- Do this
Isolate every line in the data with the string "that" and copy it.

- Entries supplied
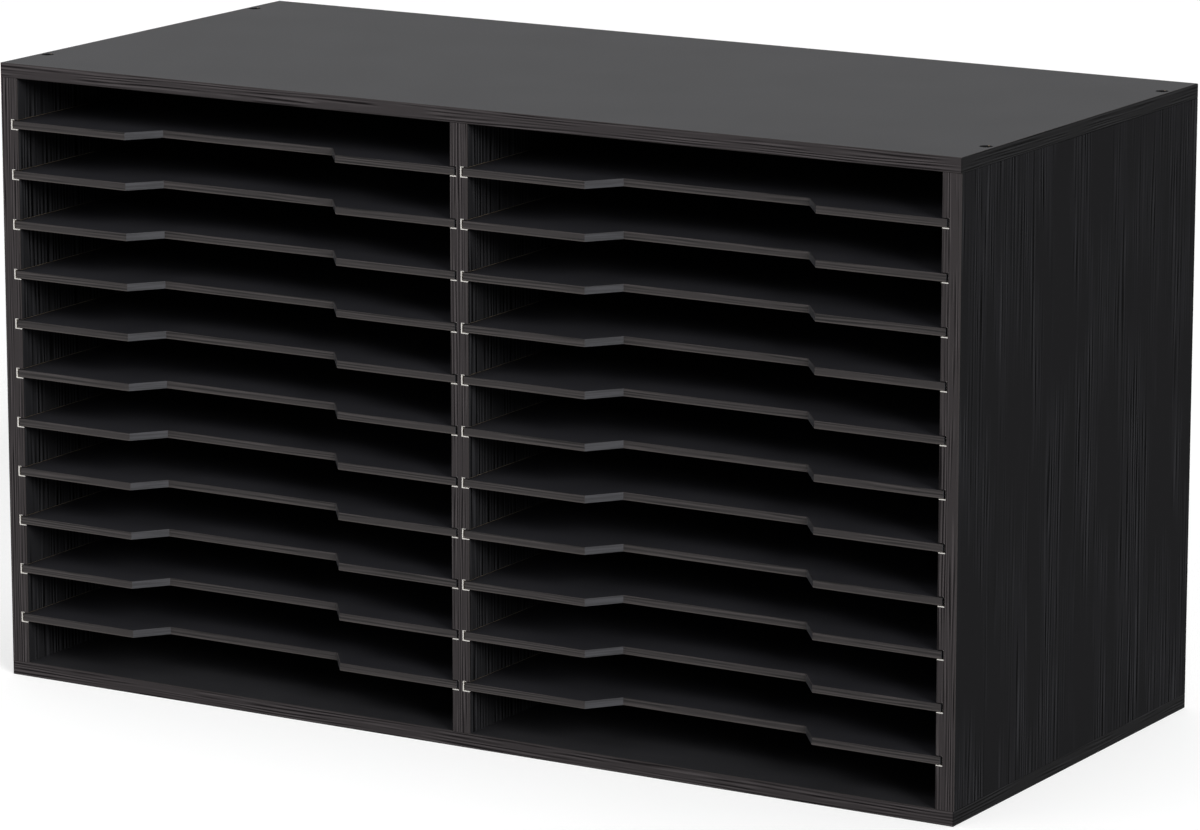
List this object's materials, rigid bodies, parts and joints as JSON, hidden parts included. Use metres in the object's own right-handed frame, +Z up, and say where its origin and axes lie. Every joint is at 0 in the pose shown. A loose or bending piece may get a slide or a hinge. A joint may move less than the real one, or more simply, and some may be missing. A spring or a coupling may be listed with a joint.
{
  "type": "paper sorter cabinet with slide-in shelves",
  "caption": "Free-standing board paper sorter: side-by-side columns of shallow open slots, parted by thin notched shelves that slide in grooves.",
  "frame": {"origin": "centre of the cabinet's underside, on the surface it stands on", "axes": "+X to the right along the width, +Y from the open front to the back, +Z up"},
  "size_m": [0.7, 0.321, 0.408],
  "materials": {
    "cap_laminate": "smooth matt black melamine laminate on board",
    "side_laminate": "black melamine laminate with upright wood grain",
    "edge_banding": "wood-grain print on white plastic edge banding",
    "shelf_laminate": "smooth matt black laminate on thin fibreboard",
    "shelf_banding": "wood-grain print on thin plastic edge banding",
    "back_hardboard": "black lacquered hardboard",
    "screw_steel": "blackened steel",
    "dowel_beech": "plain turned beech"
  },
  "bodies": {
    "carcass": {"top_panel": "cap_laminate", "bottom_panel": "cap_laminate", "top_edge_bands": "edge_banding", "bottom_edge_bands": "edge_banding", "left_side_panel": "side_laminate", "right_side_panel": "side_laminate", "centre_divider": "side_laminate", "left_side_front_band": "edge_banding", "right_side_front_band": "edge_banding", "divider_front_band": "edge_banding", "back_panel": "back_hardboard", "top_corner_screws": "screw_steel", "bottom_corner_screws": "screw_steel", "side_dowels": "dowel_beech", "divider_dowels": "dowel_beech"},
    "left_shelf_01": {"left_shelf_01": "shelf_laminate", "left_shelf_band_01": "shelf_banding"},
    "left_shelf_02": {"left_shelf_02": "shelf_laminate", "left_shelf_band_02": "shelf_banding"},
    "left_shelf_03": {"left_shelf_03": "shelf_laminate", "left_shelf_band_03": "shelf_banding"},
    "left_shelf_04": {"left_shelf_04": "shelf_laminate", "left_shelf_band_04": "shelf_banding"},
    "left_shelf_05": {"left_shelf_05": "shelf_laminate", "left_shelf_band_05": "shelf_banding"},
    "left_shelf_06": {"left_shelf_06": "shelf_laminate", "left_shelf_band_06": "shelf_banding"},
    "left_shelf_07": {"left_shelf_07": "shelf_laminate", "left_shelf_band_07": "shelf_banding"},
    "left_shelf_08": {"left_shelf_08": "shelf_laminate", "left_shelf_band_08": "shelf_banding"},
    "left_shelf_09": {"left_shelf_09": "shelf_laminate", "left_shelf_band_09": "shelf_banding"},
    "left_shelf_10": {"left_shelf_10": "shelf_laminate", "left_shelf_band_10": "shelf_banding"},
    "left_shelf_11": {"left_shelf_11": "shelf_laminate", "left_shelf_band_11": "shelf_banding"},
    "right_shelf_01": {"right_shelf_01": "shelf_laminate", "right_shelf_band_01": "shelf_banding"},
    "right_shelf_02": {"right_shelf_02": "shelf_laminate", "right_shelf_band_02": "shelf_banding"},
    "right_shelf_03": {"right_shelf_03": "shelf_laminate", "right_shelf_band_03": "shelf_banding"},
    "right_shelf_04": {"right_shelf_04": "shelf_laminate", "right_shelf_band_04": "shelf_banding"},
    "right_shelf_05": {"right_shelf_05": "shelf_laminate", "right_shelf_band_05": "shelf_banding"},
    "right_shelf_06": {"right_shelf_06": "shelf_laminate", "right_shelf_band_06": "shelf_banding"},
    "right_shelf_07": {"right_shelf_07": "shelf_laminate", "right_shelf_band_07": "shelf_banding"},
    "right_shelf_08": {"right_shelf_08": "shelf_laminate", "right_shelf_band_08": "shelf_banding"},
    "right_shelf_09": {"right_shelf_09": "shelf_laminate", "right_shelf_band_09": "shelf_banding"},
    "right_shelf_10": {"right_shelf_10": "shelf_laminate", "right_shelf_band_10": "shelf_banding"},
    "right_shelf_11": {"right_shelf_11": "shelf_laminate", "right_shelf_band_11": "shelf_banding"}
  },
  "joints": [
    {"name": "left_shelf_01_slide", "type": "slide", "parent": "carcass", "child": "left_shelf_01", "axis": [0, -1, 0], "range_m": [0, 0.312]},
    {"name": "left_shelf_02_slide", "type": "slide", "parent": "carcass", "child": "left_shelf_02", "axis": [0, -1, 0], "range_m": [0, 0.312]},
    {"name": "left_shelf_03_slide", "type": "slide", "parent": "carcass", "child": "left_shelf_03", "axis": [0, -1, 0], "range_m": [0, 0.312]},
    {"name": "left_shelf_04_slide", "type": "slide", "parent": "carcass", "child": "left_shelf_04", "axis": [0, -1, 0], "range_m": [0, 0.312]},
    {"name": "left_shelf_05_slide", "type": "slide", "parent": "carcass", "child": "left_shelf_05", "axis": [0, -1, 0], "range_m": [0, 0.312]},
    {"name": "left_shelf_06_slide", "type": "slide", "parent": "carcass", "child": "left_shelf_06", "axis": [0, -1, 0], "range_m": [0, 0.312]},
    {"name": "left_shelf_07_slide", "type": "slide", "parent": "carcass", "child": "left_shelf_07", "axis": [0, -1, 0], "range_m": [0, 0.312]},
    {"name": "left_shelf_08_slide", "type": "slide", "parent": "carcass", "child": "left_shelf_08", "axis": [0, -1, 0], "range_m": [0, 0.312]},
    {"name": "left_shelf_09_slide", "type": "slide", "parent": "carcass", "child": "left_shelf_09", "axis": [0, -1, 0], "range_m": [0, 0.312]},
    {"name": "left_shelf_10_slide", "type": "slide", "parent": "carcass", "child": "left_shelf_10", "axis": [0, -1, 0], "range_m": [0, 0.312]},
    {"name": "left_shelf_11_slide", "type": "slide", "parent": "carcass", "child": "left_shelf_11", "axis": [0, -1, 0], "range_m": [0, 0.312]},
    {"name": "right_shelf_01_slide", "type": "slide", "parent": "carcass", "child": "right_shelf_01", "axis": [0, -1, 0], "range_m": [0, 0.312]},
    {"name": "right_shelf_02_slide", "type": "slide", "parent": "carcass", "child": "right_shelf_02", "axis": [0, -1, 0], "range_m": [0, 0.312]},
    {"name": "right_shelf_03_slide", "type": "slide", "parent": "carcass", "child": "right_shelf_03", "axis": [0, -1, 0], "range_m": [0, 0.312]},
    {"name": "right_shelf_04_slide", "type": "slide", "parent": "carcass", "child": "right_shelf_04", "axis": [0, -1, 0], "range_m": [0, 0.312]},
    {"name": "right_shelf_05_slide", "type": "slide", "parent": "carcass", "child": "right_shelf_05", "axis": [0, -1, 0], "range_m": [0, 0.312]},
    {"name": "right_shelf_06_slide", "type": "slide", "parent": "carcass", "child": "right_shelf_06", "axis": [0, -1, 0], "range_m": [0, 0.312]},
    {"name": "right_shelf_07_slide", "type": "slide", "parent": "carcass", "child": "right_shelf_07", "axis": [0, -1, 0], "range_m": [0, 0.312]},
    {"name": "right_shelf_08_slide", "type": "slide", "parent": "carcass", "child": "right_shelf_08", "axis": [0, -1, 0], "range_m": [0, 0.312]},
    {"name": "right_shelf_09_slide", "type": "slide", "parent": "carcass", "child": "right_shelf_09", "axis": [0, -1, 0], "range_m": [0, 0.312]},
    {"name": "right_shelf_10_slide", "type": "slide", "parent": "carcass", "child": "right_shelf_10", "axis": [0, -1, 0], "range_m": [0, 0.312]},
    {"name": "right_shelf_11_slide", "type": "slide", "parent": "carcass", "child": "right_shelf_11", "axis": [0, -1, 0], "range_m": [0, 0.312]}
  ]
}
...
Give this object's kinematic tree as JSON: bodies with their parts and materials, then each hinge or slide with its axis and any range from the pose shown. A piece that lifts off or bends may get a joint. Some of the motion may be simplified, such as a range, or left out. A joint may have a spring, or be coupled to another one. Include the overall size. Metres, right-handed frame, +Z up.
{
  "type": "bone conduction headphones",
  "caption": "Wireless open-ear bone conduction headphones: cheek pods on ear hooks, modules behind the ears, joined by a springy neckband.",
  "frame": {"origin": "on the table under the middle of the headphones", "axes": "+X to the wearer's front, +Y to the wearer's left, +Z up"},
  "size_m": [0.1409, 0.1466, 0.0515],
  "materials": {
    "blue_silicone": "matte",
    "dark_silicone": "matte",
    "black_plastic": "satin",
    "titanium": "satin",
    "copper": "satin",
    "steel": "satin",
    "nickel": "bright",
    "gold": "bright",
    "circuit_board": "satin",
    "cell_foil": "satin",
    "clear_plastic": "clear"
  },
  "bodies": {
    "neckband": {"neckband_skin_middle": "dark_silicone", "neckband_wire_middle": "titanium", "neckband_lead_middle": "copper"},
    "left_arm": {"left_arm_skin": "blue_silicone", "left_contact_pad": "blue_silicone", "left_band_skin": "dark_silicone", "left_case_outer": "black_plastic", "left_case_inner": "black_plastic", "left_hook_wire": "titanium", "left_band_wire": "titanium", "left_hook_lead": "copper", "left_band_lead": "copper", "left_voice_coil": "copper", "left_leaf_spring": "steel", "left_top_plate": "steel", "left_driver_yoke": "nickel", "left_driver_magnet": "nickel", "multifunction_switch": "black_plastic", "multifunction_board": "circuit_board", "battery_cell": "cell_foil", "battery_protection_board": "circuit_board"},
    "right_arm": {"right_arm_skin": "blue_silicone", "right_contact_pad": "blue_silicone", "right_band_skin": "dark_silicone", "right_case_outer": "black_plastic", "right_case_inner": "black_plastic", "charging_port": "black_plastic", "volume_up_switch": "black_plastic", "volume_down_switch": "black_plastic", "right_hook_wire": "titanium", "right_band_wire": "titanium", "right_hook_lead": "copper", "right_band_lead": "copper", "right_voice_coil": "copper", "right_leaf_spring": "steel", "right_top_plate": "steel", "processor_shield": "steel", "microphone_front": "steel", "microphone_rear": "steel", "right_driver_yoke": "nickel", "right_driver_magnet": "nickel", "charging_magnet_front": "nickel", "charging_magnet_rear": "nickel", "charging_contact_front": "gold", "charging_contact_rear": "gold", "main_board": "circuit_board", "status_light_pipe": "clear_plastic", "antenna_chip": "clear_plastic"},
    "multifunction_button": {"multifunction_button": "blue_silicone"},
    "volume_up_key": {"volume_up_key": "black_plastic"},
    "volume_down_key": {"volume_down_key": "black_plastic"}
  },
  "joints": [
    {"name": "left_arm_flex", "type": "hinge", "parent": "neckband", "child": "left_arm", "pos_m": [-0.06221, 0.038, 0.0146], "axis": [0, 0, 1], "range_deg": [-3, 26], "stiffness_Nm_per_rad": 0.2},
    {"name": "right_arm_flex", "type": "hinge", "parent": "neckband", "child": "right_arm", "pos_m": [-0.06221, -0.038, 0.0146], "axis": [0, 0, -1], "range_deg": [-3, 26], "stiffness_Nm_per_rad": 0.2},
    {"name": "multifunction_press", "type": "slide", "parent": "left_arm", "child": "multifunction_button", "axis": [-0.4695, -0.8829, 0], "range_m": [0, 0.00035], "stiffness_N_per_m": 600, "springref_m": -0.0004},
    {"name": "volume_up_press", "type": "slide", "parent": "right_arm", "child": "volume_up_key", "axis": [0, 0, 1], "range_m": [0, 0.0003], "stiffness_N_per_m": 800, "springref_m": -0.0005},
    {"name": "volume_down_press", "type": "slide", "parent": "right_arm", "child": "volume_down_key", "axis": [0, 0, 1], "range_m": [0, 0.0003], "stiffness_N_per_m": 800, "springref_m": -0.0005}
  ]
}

- Task solution
  "caption": "Free-standing board paper sorter: side-by-side columns of shallow open slots, parted by thin notched shelves that slide in grooves.",
Give this object's kinematic tree as JSON: bodies with their parts and materials, then each hinge or slide with its axis and any range from the pose shown. A piece that lifts off or bends may get a joint. Some of the motion may be simplified, such as a range, or left out. A joint may have a spring, or be coupled to another one. Include the overall size. Metres, right-handed frame, +Z up.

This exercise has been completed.